Without it, I had to look at what was actually underneath. And what I found was someone still forming. Still revising her opinions. Still changing her mind about things she’d been sure of two years ago. Still, at 32, very much becoming.
The version of me I was at 25 wouldn’t recognise several things I care about now. My relationship to work. What I think success means. The kinds of mornings I want to have. That feels obvious when I say it, but I had genuinely expected it to stop being true. I thought becoming had a finishing line. That you crossed it somewhere in your late twenties, caught your breath, and then just maintained from there.
You don’t.
I’d always assumed that people who seemed settled in themselves had figured something out that I hadn’t yet. Some clarity arrived at through enough experience, enough good decisions, enough years. I thought I was behind. I’m learning that what I mistook for clarity was mostly just people getting more comfortable sitting with the uncertainty. Not having fewer questions. Just minding them less.

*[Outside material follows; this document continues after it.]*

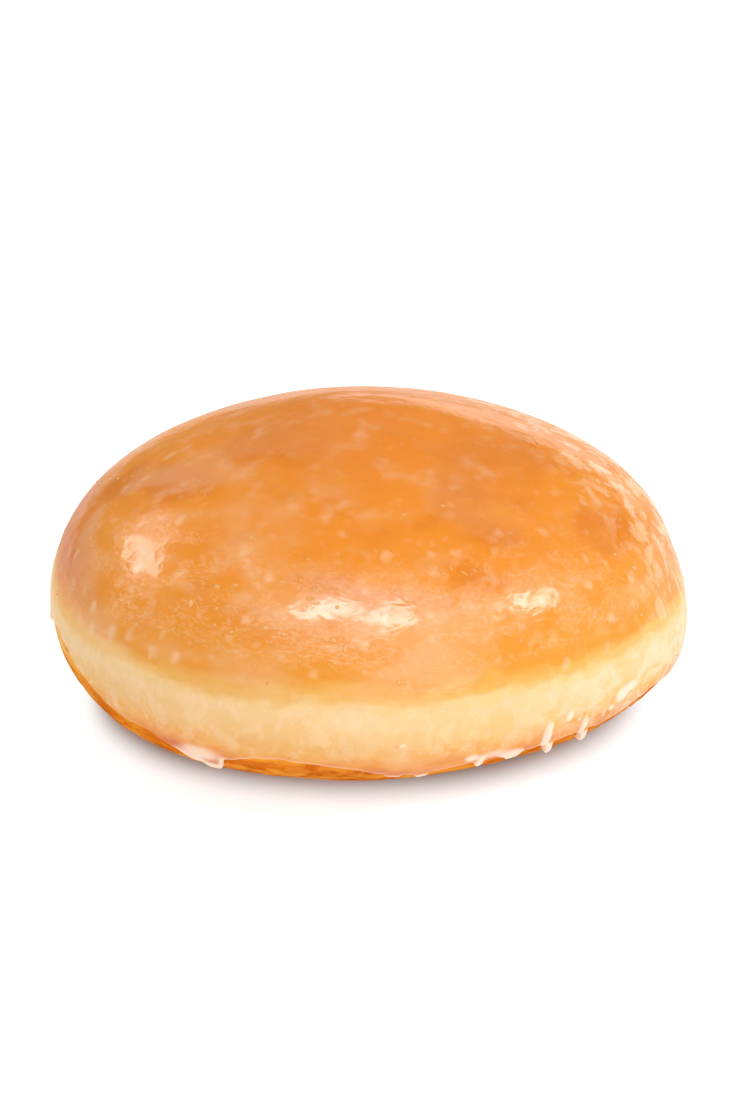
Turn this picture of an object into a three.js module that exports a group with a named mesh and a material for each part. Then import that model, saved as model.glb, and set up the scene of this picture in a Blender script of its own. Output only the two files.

I’ve been reading Working Identity by Herminia Ibarra, and she talks about how identity doesn’t change through reflection alone. We don’t think our way to a new version of ourselves. We act our way there. We try things, take on new projects, inhabit new roles in a provisional way, and the identity follows the action rather than preceding it. You become the writer by writing. Not by waiting until you feel like one. I really like this approach to life.
I’m considered a Type B, especially when it comes to how I travel. I lean into spontaneity. Because I feel like when we travel, we’re discovering layers of ourselves that are yet to be uncovered. But that’s a story for another time! Gosh, I love how writing ignites one idea on top of another.
I found that both reassuring and terrifying in equal measure.
Reassuring because it takes the pressure off knowing. I don’t have to have it figured out before I start. I can write this newsletter before I feel like a writer. I can build my brands before I feel like a founder. I can call myself someone building a different kind of life before that life fully exists yet. The doing is the becoming. I’m allowed to act my way forward into the version of myself that’s still forming. And honestly, that’s the best way to learn.
In the same breath, it’s terrifying because it means the becoming doesn’t stop. Not at 30. Not 31. Not 40. Not ever, really. You’re always somewhere in the middle of a version of yourself you haven’t finished yet. Always in that slightly uncomfortable stretch between who you’ve been and who you’re growing into.
Nobody told me that part.
Or maybe they did, and I wasn’t paying attention. Maybe I was too busy wearing comfortable costumes — the corporate role, the reliable title, the tidy LinkedIn headline — to notice the parts of me still forming underneath.
Which is exactly why I keep going back to Japan.
There’s something I keep noticing there that I haven’t found a better word for yet. A quality in the older craftspeople, the ones who have spent decades mastering one thing. They don’t look like people who’ve figured it out. They look like people who have gotten very good at being where they are. In the work. In the day. In this particular version of themselves at this particular moment in their lives. Not finished. Just present.
I think what I mistook for arriving was actually just that. Presence. The willingness to be in the version of yourself that exists right now, without waiting for a more complete one to show up first.
I’m not there yet. I still catch myself wanting a cleaner answer. A neater way of explaining what I’m building and who I’m becoming. A sentence that makes it all sound more intentional than it sometimes feels.
But I’m getting more comfortable with the incompleteness. With the fact that the rooms are still showing me things. With the possibility that being 32 and full of questions isn’t a sign that I’m behind. It might just be a sign that I’m paying closer attention than I used to.
I thought the figuring-out part was supposed to be over by now.
I’m starting to think it might just be getting more interesting.
Still becoming. I think that’s exactly right.
Thank you for reading and until next time.
Katie xx




As a 44 year old… you’re spot on. If you’re open to it, it just keeps getting more interesting!
I’m going to Japan for the first time this summer. If you have recommendations for Kyoto or Matsumoto, I’m open to suggestions!